GEM’s Perspective Ahead of Maritime Energy Transition Summit February 5, 2026
The maritime sector is entering a decisive phase in the global energy transition. Across ports, shipping, and coastal infrastructure, decarbonization commitments are accelerating, yet implementation remains complex, particularly for island and climate-exposed regions.
This challenge sits at the heart of the Maritime Energy Transition Summit (METS) 2026, a one-day virtual forum taking place on Thursday, 5 February 2026. The summit’s theme, “From Complexity to Clarity: Practical Pathways for Maritime Decarbonization,” reflects a growing industry reality: ambition is no longer the constraint, coordination and delivery are.
From GEM’s perspective, this shift from targets to execution is where meaningful progress is made.
Maritime Decarbonisation, as an Infrastructure Challenge
Maritime decarbonisation cannot be addressed in isolation. Ports are electrifying operations, vessels face tightening emissions standards, and electric utilities must manage new demand, all while island systems remain exposed to fuel volatility, grid disruption, and climate risk.
These pressures require integrated infrastructure planning rather than fragmented solutions. Renewable generation, energy storage, shore-to-ship power, grid coordination, and digital systems must work together as part of a coherent energy ecosystem.
This is the practical lens through which GEM approaches maritime decarbonization, and why forums like METS 2026 are increasingly relevant.
The Strategic Role of Ports in the Energy Transition
Ports sit at the intersection of energy, trade, and resilience. As major electricity users and gateways for tourism and commerce, they are uniquely positioned to anchor clean-energy infrastructure that benefits both port operations and surrounding communities.
From GEM’s experience, port decarbonisation succeeds when energy systems are treated as strategic infrastructure, not compliance add-ons. Electrification, renewable integration, and resilient power systems must be aligned with electric utilities and national energy strategies to ensure reliability, cost control, and recovery capability during disruptions.

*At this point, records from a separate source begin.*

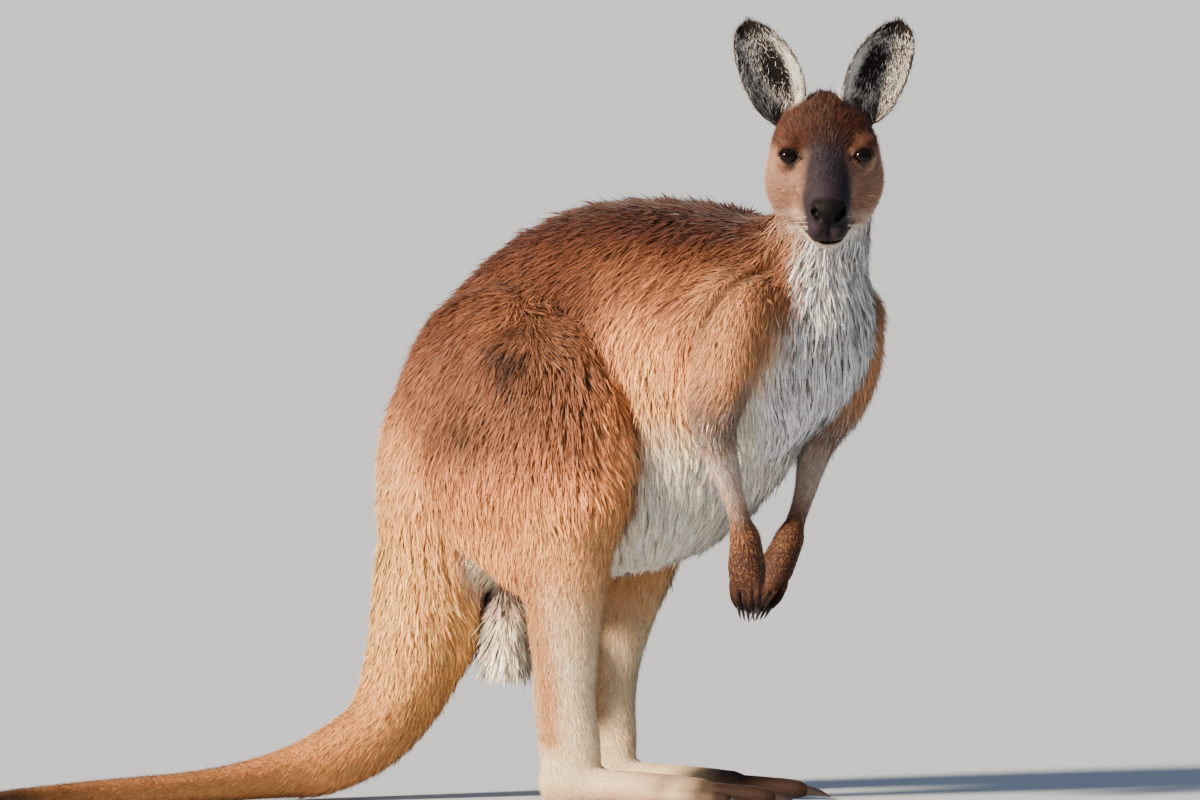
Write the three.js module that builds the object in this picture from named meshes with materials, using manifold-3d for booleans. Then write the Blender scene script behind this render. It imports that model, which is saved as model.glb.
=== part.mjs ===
// A western grey kangaroo (Macropus fuliginosus), adult male, standing on both hind feet with the chest
// turned to its right and the head turned further round, the tail laid on the floor. Life size.
//
// Millimetres. +X is the way the toes point, +Y the animal's left, +Z up; the floor is Z = 0.
// Every surface is the outline of the coat. The body is described as smooth masses, each a tube of
// elliptical section along a few stations or an ellipsoid. A node's surface is found by looking outward
// from a line through its middle, and neighbours are parted by thin cuts.

import * as THREE from "three";
import { mergeVertices } from "three/addons/utils/BufferGeometryUtils.js";
import Module from "manifold-3d";

const wasm = await Module();
wasm.setup();

// ---------------------------------------------------------------- driving dimensions
const CUT = 0.5; // width of the thin cuts that part the nodes
const STANCE = 73; // the middle of each hind foot from the midline
const KNEE_SPLAY = 126; // the middle of each knee from the midline
const KNEE_AHEAD = { left: 12, right: -5 }; // how far each knee is put forward of an even stance
const CHEST_TURN = -25; // degrees that the chest is turned, clockwise seen from above
const CHEST_AT = [228, -60, 0]; // the middle of the chest between the shoulders, on the plan
const HEAD_TURN = -74; // degrees that the head is turned
const HEAD_DIP = 18; // degrees that the muzzle points below level
const EYES_AT = [313, -162, 727]; // midway between the eyes
const EYE_RADIUS = 14;
const EAR_LENGTH = 112;
const EAR_HALF_WIDTH = 33;
const DEEPEST = 72; // how near the midline each thigh and arm reaches inside the trunk

// ---------------------------------------------------------------- smooth masses
const vec = (a) => new THREE.Vector3(...a);
const STEPS = 4; // straight lengths that stand for each span of a tube
const MEET = 0.25; // share of its blend that a smooth union adds where two masses are level

// How far p lies outside the ellipsoid of these half axes, along the line from its centre.
function outside(x, y, z, a, b, c) {
  const away = Math.hypot(x, y, z);
  const share = Math.hypot(x / a, y / b, z / c);
  return share < 1e-6 ? -Math.min(a, b, c) : away - away / share;
}

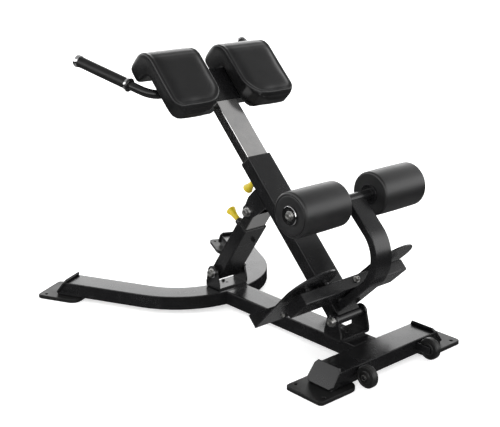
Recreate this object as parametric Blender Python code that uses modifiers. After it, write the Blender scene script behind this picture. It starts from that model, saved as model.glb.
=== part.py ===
"""Roman chair (45 degree back extension bench), modelled piece by piece.

Units are metres in the scene and millimetres in this script, with +Z up.
The user stands at the -Y end, faces +Y and leans on the two hip pads.
"""
import math

import bmesh
import bpy
from mathutils import Euler, Matrix, Vector

MM = 0.001
GAP = 0.3                       # air left between pieces that touch

# --- the whole object -------------------------------------------------------
DATUM_Y = -20.39               # moves the drawing datum so the plan is centred
TUBE_W, TUBE_H, WALL = 100.0, 50.0, 3.0
TUBE_R = 4.0                    # outer corner radius of every square tube

# --- floor frame ------------------------------------------------------------
FOOT_T = 14.0
BASE_Z = FOOT_T + GAP           # underside of the floor tubes
BASE_TOP = BASE_Z + TUBE_H
CROSS_Y = -550.5                # centre line of the tube at the standing end
CROSS_X = 219.0                 # half length of that tube along its top edge
END_TILT = math.radians(37.0)   # lean of the plates that close the tube ends
PLATE_T = 8.0
PLATE_DROP = 18.4               # plate's middle below the top of the tubes
PLATE_W, PLATE_L = 108.0, 72.0
FOOT_L, FOOT_W = 166.0, 151.0
FOOT_HOLE_IN, FOOT_HOLE_SIDE = 29.0, 58.0
FOOT_OUT = 328.0                # outer edge of a foot from the middle plane
ARCH_W = 93.0
ARCH_CY, ARCH_R = 443.3, 283.0  # centre and centre line radius of the bend
ARCH_TURN = math.radians(63.7)  # half the angle that the bend turns through
ARCH_ARM = 307.5                # straight arm length along its top edge
ARCH_FOOT_OUT = 413.5           # outer edge of a foot from the end of the bend

# --- clevises and pivots ----------------------------------------------------
FRONT_PIVOT = (-419.0, 125.8)   # y, z of the beam's hinge
REAR_PIVOT = (173.0, 124.3)     # y, z of the strut's lower hinge
EAR_OUT, EAR_T, EAR_R = 68.0, 7.0, 25.5
BOLT_R, BORE_R = 8.0, 8.4
OPEN_BORE_R = 11.0              # bracket bores, which let the linkage's small error through
CAP_R, CAP_T = 18.5, 3.0        # flange under each pivot bolt head

# --- beam, in its own frame: x, along the beam, out of its upper face -------
BEAM_TILT = math.radians(45.5)
FACE = 18.2                     # upper face above the hinge axis
BACK = FACE - TUBE_H
MID = FACE - TUBE_H / 2
SLEEVE_END = 613.5
BARREL_R = 16.0
AXLE = (273.7, 281.5)           # roller axle: along, out
AXLE_R = 17.0
ROLLER_R, ROLLER_IN, ROLLER_OUT = 71.5, 76.0, 268.0
CAP_DISH = 30.0                 # radius of the dished washer on each roller's end
ARM_W, ARM_T, ARM_R = 70.0, 28.0, 120.0
ARM_BEND = (152.4, 165.2)       # centre of the arm's bend: along, out
ARM_SHORT = 11.0                # the arm's end stops this far from the axle's centre
BAR_X, BAR_LO, BAR_HI, BAR_OUT = 231.0, 49.6, 89.6, 114.2
STEP_Z, STEP_T = 99.5, 5.0      # foot plate height along the beam, thickness
STEP_TOE, STEP_LIP = -143.0, 47.0
STEP_IN, STEP_OUT = 74.0, 241.0  # sides of a foot plate at the toe
HEEL = (178.0, 108.0, 94.5)     # middle of a foot plate's round end, and its radius
STUD_X, STUD_OUT = (107.0, 189.0), (100.0, 52.0)
TOP_PIVOT = (481.6, -118.4)     # strut's upper hinge: along, out
BEAM_PIN = 564.6                # pull pin of the beam, along

# --- sliding head -----------------------------------------------------------
INNER_W, INNER_H, INNER_WALL = 90.0, 40.0, 3.0
INNER_LO, INNER_HI = 330.0, 849.7
HOLE_PITCH, HOLE_R, PIN_R = 30.0, 6.0, 5.0
PIN_TIP = 4.8                   # how far a pull pin reaches past its housing's seat
MEMBER = (850.0, 900.0, -24.0, 5.5)     # cross member: along lo, hi, out lo, hi
MOUNT_PLATE = (850.0, 985.0, 190.0, 5.0)    # along lo, hi, half width, thickness
PAD_IN, PAD_OUT = 57.0, 263.0
PAD_LO_R, PAD_LEG_R, PAD_HI_R = 50.0, 90.0, 20.0    # corner radii of a pad: lower outer, lower inner, upper
PAD_LO, PAD_HI = 796.5, 1079.0          # its ends along the beam
PAD_BACK, PAD_FRONT = 16.5, 73.5
RAIL = (926.0, -10.2, 15.5)     # handle rail: along, out, radius
HANDLE_X = 265.0
HANDLE_END = (372.0, 1191.6, -142.1)
GRIP_R, GRIP_FROM, GRIP_TO = 19.0, 210.0, 16.0

# --- strut, in its own frame: x, up the strut, out of its front face --------
STRUT_W, STRUT_D, STRUT_TOP = 100.0, 50.0, 243.0
STRUT_OFF = -8.0                # upper hinge behind the strut's centre line
STRUT_WALL = 3.8
STRUT_IN_W, STRUT_IN_D = 90.0, 40.0
STRUT_LO = -15.0                # lower end of the outer tube
CHEEK_T = 5.0                   # cheeks of the bracket on the beam
STRUT_PIN = 201.0

# --- wheels -----------------------------------------------------------------
WHEEL_X, WHEEL_Y, WHEEL_Z = 147.0, -641.0, 43.5
WHEEL_R, WHEEL_T = 35.5, 23.0

parts = None
cutters = None
materials = {}


def clear_scene():
    """Remove every object of the start-up scene and make two collections."""
    global parts, cutters
    for obj in list(bpy.data.objects):
        bpy.data.objects.remove(obj, do_unlink=True)
    parts = bpy.data.collections.new("roman_chair")
    cutters = bpy.data.collections.new("cutters")
    bpy.context.scene.collection.children.link(parts)
    bpy.context.scene.collection.children.link(cutters)


def material(name, colour, roughness, metallic=0.0):
    """Principled material, made once for each name."""
    if name not in materials:
        mat = bpy.data.materials.new(name)
        mat.use_nodes = True
        shader = mat.node_tree.nodes["Principled BSDF"]
        shader.inputs["Base Color"].default_value = (*colour, 1.0)
        shader.inputs["Roughness"].default_value = roughness
        shader.inputs["Metallic"].default_value = metallic
        mat.diffuse_color = (*colour, 1.0)
        materials[name] = mat
    return materials[name]


def black():
    return material("black_powder_coat", (0.02, 0.02, 0.022), 0.38)


def steel():
    return material("zinc_steel", (0.62, 0.62, 0.6), 0.32, 1.0)


def chrome():
    return material("chrome", (0.8, 0.8, 0.8), 0.1, 1.0)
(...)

When planned correctly, port electrification strengthens island energy systems rather than adding grid stress.
Moving from Technology Choices to System Design
A key insight shaping GEM’s work and reflected in the focus of METS 2026 is that decarbonisation is no longer about selecting individual technologies. It is about designing systems.
Solar PV, energy storage, waste-to-energy, alternative fuels, and digital platforms all have value, but their impact depends on how they are integrated. System design determines whether projects are resilient, financeable, scalable, and profitable. For island regions, this systems-based approach is essential to balancing decarbonisation with energy security and economic stability.
GEM’s Perspective: Integrated Solutions for a Resilient Maritime Future
At Green Energy Management (GEM), maritime decarbonisation is delivered through integrated, partnership-driven, systems-oriented, infrastructure development. Across ports, electric utilities, and island systems, GEM aligns technical solutions, operational realities, and investment structures into coordinated energy platforms that speak to the increasing requirement for regional self-sufficiency, economic vitality and resilience.
From shore-to-ship power and port electrification to renewable microgrids, waste-to-energy systems, and regional energy planning, GEM supports solutions that enhance reliability, reduce energy cost, and strengthen resilience, while remaining grounded in Caribbean realities.
Engagement with initiatives such as METS 2026 reflects GEM’s commitment to advancing clarity, coordination, and practical delivery across the maritime energy transition.
Looking Ahead
The maritime energy transition is entering a new phase – one defined less by technology selection and more by system design. As ports, utilities, and governments move from ambition to execution, success will increasingly depend on integrated solutions that are resilient, financeable, scalable, and commercially viable.
By advancing systems-based planning and partnership-driven delivery, GEM supports practical pathways that reduce complexity and translate decarbonisation goals into durable infrastructure outcomes. Through continued engagement with regional stakeholders and initiatives such as METS 2026, GEM remains focused on bringing clarity, coordination, and disciplined execution to the Caribbean’s maritime energy transition.